### DATA EXCERPT:
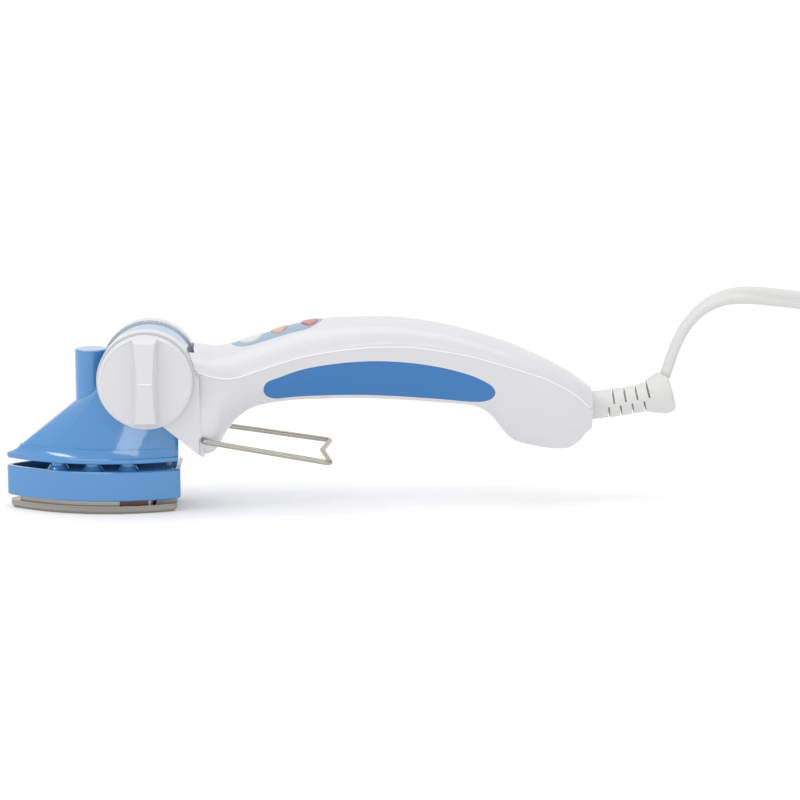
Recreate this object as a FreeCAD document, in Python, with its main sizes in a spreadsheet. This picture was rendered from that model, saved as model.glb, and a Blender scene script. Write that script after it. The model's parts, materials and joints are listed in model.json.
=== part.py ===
import FreeCAD, Part

import math
import os
import re

from FreeCAD import Placement, Rotation, Vector

# A small hand-held electric iron with a tilting head, in millimetres.
# X runs from the nose of the soleplate to the cord, Y from the lock-knob side (-Y) to the
# far side, Z up. The origin is the centre of the soleplate's ironing face.
SIZES = {
    # soleplate and heater
    "sole_tip": 40, "sole_rear": 40, "sole_half": 20.2, "sole_rear_half": 14.2, "sole_thick": 3.7,
    "sole_edge": 1.2,
    "bar_half": 7.3, "bar_front": 11, "bar_rear": 28, "bar_top": 10.7,
    "element_radius": 1.9, "element_leg": 4.6, "element_bend": 3,
    "thermostat_place": 2, "fuse_place": 14,
    # guard ring and the bosses that carry the housing
    "ring_bottom": 6.2, "ring_top": 20.4, "ring_tip": 41.7, "ring_rear": 42, "ring_half": 21,
    "ring_rear_half": 14.8, "ring_wall": 2.2, "ring_floor": 2,
    "boss_radius": 3.75, "boss_foot": 5, "boss_row": 13, "boss_front_row": 9.4,
    "boss_pitch": 16.6, "boss_middle": 0.4, "ring_edge": 0.5,
    # head housing
    "flange_bottom": 24.2, "flange_top": 26.7, "skirt_top": 62, "wall": 2.2,
    "post_place": -0.5, "post_radius": 7.75, "post_top": 76.6,
    "hub_place": 26.8, "hub_height": 64.6, "hub_radius": 22.3, "hub_half": 13.2, "hub_wall": 2.7,
    "sleeve_radius": 7.95, "bolt_radius": 4, "running_gap": 0.06, "lead_side": 16.6,
    # fork and handle
    "lobe_radius": 23.3, "lobe_inside": 13.5, "lobe_outside": 22, "slot_radius": 25.6,
    "shell_wall": 2.8, "seam": 0.12, "inlay": 1.5, "inlay_gap": 0.1,
    # wire stand
    "stand_place": 53.5, "stand_height": 35.6, "wire_radius": 1.25, "stand_leg": 23.5,
    "stand_end": 28, "stand_reach": 113.7, "stand_end_height": 25.8,
    # knob
    "knob_radius": 22.2, "knob_back": -22.3, "knob_face": -27, "knob_bar": -32.6,
    # control panel
    "panel_front": 66.5, "panel_rear": 110, "panel_half": 9.6, "panel_tilt": 14.2,
    "button_half": 6.7, "button_gap": 0.3, "button_proud": 0.5, "button_depth": 2.6,
    # cord
    "cord_radius": 3.45, "cord_width": 8.6, "hank_place": 430, "hank_height": 24.4,
    "tie_half": 4, "tie_thick": 1,
    # plug
    "plug_start": 515, "plug_side": 7, "plug_height": 6, "blade_gap": 12.7,
}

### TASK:
Extract each line of the listing above, copying it word for word.

### EXPECTED ANSWER:
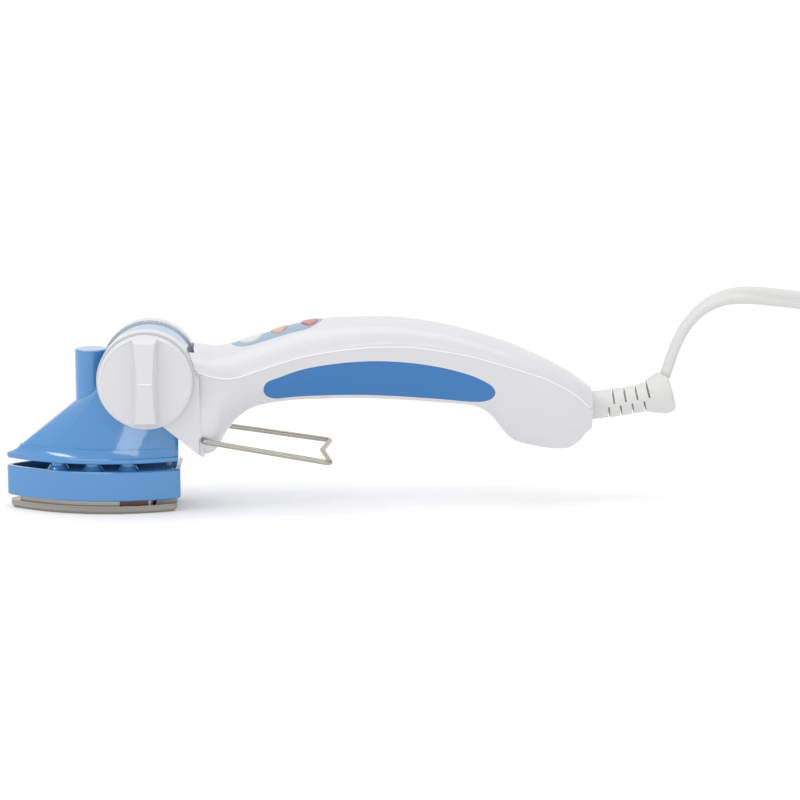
Recreate this object as a FreeCAD document, in Python, with its main sizes in a spreadsheet. This picture was rendered from that model, saved as model.glb, and a Blender scene script. Write that script after it. The model's parts, materials and joints are listed in model.json.
=== part.py ===
import FreeCAD, Part

import math
import os
import re

from FreeCAD import Placement, Rotation, Vector

# A small hand-held electric iron with a tilting head, in millimetres.
# X runs from the nose of the soleplate to the cord, Y from the lock-knob side (-Y) to the
# far side, Z up. The origin is the centre of the soleplate's ironing face.
SIZES = {
    # soleplate and heater
    "sole_tip": 40, "sole_rear": 40, "sole_half": 20.2, "sole_rear_half": 14.2, "sole_thick": 3.7,
    "sole_edge": 1.2,
    "bar_half": 7.3, "bar_front": 11, "bar_rear": 28, "bar_top": 10.7,
    "element_radius": 1.9, "element_leg": 4.6, "element_bend": 3,
    "thermostat_place": 2, "fuse_place": 14,
    # guard ring and the bosses that carry the housing
    "ring_bottom": 6.2, "ring_top": 20.4, "ring_tip": 41.7, "ring_rear": 42, "ring_half": 21,
    "ring_rear_half": 14.8, "ring_wall": 2.2, "ring_floor": 2,
    "boss_radius": 3.75, "boss_foot": 5, "boss_row": 13, "boss_front_row": 9.4,
    "boss_pitch": 16.6, "boss_middle": 0.4, "ring_edge": 0.5,
    # head housing
    "flange_bottom": 24.2, "flange_top": 26.7, "skirt_top": 62, "wall": 2.2,
    "post_place": -0.5, "post_radius": 7.75, "post_top": 76.6,
    "hub_place": 26.8, "hub_height": 64.6, "hub_radius": 22.3, "hub_half": 13.2, "hub_wall": 2.7,
    "sleeve_radius": 7.95, "bolt_radius": 4, "running_gap": 0.06, "lead_side": 16.6,
    # fork and handle
    "lobe_radius": 23.3, "lobe_inside": 13.5, "lobe_outside": 22, "slot_radius": 25.6,
    "shell_wall": 2.8, "seam": 0.12, "inlay": 1.5, "inlay_gap": 0.1,
    # wire stand
    "stand_place": 53.5, "stand_height": 35.6, "wire_radius": 1.25, "stand_leg": 23.5,
    "stand_end": 28, "stand_reach": 113.7, "stand_end_height": 25.8,
    # knob
    "knob_radius": 22.2, "knob_back": -22.3, "knob_face": -27, "knob_bar": -32.6,
    # control panel
    "panel_front": 66.5, "panel_rear": 110, "panel_half": 9.6, "panel_tilt": 14.2,
    "button_half": 6.7, "button_gap": 0.3, "button_proud": 0.5, "button_depth": 2.6,
    # cord
    "cord_radius": 3.45, "cord_width": 8.6, "hank_place": 430, "hank_height": 24.4,
    "tie_half": 4, "tie_thick": 1,
    # plug
    "plug_start": 515, "plug_side": 7, "plug_height": 6, "blade_gap": 12.7,
}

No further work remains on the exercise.